# Alex Crow's e-book



## Dorit (Apr 20, 2011)

Anyone know where I can buy Alex Crow's e-book on blending EOs and FOs? thanks Dorit


----------



## NubianSoaps.com (Oct 26, 2007)

If you google.com his book and name, it goes to an old yahoogroup from the 90's that I belonged to, that has it's archives intact, you can read hundreds of posts of his before and during, while he wrote his ebook. Sweet cheeks or sweet cake a scent seller, used his combinations to sell scent, so much of this can be gleaned off the internet without trying to find the book, which you would have to get someone to send you the file for.
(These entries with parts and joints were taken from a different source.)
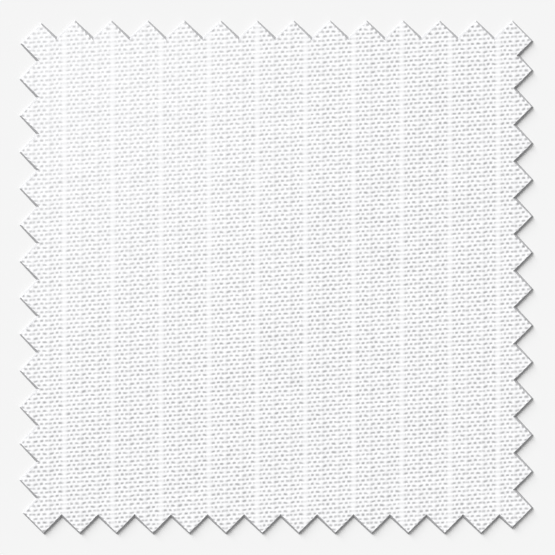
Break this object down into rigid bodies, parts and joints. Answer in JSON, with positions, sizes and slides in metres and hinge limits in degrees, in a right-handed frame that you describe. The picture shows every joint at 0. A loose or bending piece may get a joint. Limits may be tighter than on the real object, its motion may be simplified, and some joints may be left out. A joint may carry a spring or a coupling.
{
  "type": "pinked fabric sample",
  "caption": "Flat square sample of plain-woven vertical blind fabric with corded pinstripes and zigzag pinked edges.",
  "frame": {"origin": "centre of the sample on its flat back, midway between the tips of opposite toothed sides", "axes": "+Z out of the ribbed face, +Y along the warp and its pinstripes, +X across the pinstripes"},
  "size_m": [0.1, 0.1, 0.0005],
  "materials": {
    "woven_polyester": "matt off-white plain weave with brighter corded pinstripes"
  },
  "bodies": {
    "root": {"fabric_sample": "woven_polyester"}
  },
  "joints": []
}
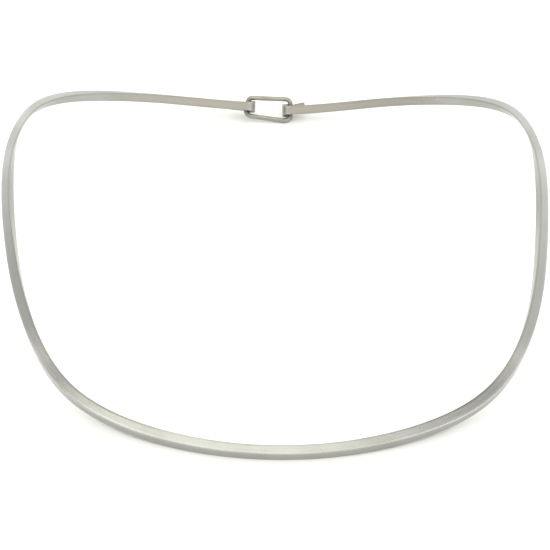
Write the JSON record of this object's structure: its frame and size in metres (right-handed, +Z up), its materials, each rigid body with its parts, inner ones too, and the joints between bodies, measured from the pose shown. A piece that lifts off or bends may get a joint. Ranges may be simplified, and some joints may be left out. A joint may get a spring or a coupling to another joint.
{
  "type": "rigid collar necklace",
  "caption": "Rigid silver collar necklace: a bar of rectangular section bent to lie round the neck, its back ends joined by an eye, a hook and an oblong wire link",
  "frame": {"origin": "middle of the underside of the ring's bounding box, on the surface that it lies on", "axes": "+X toward the hook's side of the clasp, +Y from the front of the ring to its clasp, +Z up from the surface that it lies on"},
  "size_m": [0.1316, 0.1297, 0.0233],
  "materials": {
    "bar_silver": "polished silver, worn to a soft satin with fine marks along the bar",
    "link_silver": "polished silver wire, slightly tarnished"
  },
  "bodies": {
    "root": {"neck_bar": "bar_silver", "clasp_link": "link_silver"}
  },
  "joints": []
}
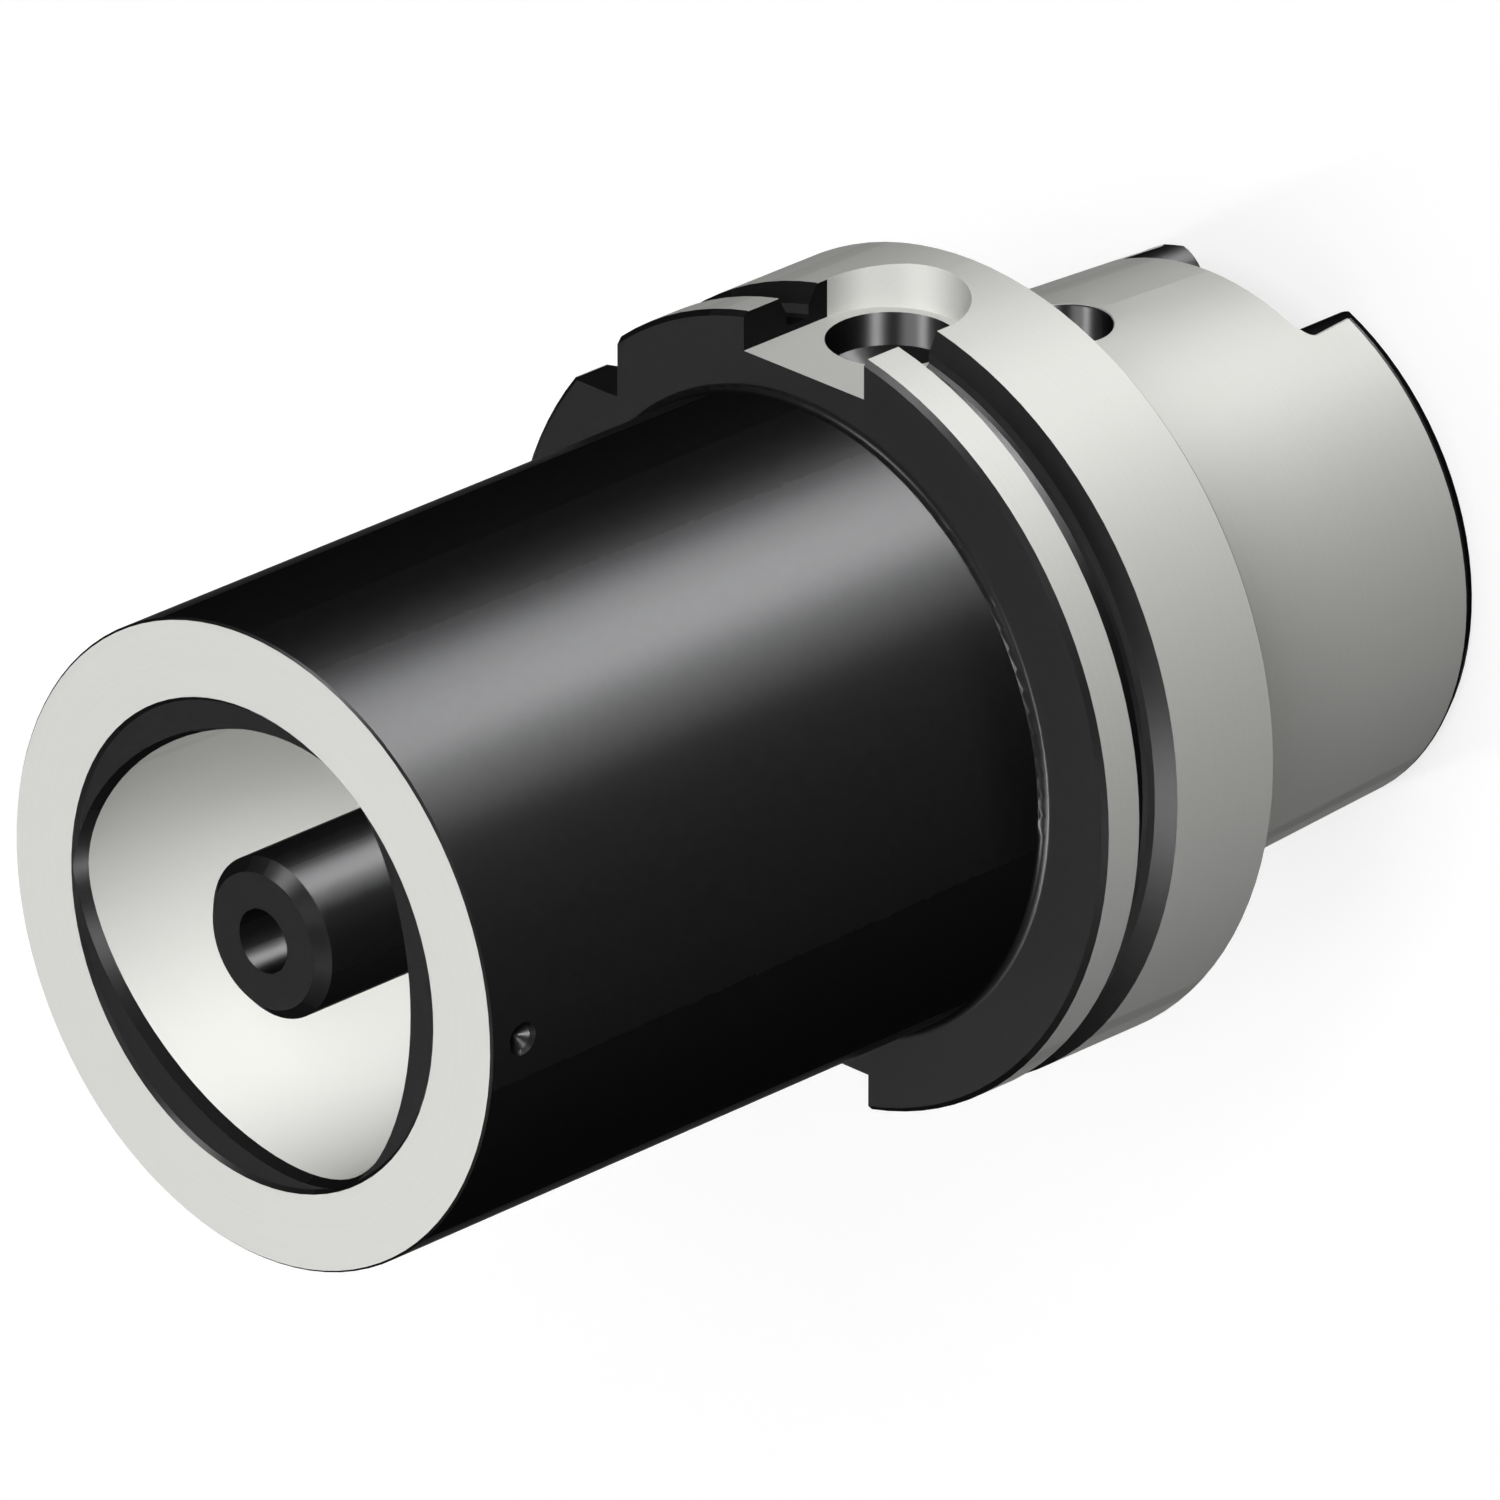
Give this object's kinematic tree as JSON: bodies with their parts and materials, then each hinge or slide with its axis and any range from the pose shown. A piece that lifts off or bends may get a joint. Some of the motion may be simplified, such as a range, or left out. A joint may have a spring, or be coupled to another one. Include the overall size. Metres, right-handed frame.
{
  "type": "tool holder adapter",
  "caption": "Spindle adapter with a hollow taper shank, gripper flange and round extension; a centre bolt draws a tool into its three-lobed taper socket.",
  "frame": {"origin": "on the spindle axis, at the centre of the flange's rear contact face", "axes": "+Z along the spindle axis towards the tool, +X through the keyway with the balance pocket"},
  "size_m": [0.1, 0.1, 0.17],
  "materials": {
    "black_oxide_steel": "hardened steel with a black oxide finish, ground bright on the taper, the flange's lands, the front ring and the socket",
    "bolt_steel": "black oxide, fine turned",
    "ring_steel": "black oxide, turned",
    "seal_rubber": "smooth black rubber"
  },
  "bodies": {
    "holder": {"holder_body": "black_oxide_steel", "lock_ring": "ring_steel"},
    "bolt": {"centre_bolt": "bolt_steel", "bolt_seal": "seal_rubber"}
  },
  "joints": [
    {"name": "bolt_turn", "type": "hinge", "parent": "holder", "child": "bolt", "pos_m": [0, 0, 0.03], "axis": [0, 0, 1], "continuous": true}
  ]
}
He is mia as far as I know, which you know on the internet most of what everyone 'knows' is made up  He like me, likely is the most boring person in the world, that people make up really exotic things about


----------



## Dorit (Apr 20, 2011)

I did google him and only got sweetcakes web site. Those recipes are mostly FOs that she sells. She is too expensive for me and there are way too many in his recipes to try. I was hoping to find his EO recipes, which I understood was in his book. I did not see a link to a yahoo group. If all he has is FO recipes Ill quit trying to find the book. Vicki, thanks for pointing me to a google search. Dorit


----------



## Dorit (Apr 20, 2011)

Vicki, can you send me a link to the 90"s yahoo group?


----------



## NubianSoaps.com (Oct 26, 2007)

[email protected]


----------



## Dorit (Apr 20, 2011)

He's ALIVE!!! What a nice guy. He sent me a pdf of the book first and asked for a donation next. Its a great book. Just what I was looking for. Thanks all. Dorit


----------



## hsmomof4 (Oct 31, 2008)

Oh good!


----------



## NubianSoaps.com (Oct 26, 2007)

Share his contact info with the forum Dorit.


----------



## 2Sticks (Dec 13, 2007)

He's back on the Soap Making Scents group as of this morning.


----------



## Dorit (Apr 20, 2011)

Here is Alex's email: [email protected] He does not have a FB page at the moment, but will respond to requests by email. Dorit


----------



## MF-Alpines (Mar 29, 2010)

Cool! Thanks, Dorit.


----------



## adillenal (Feb 6, 2009)

His facebook page is now under Xander Crow.


----------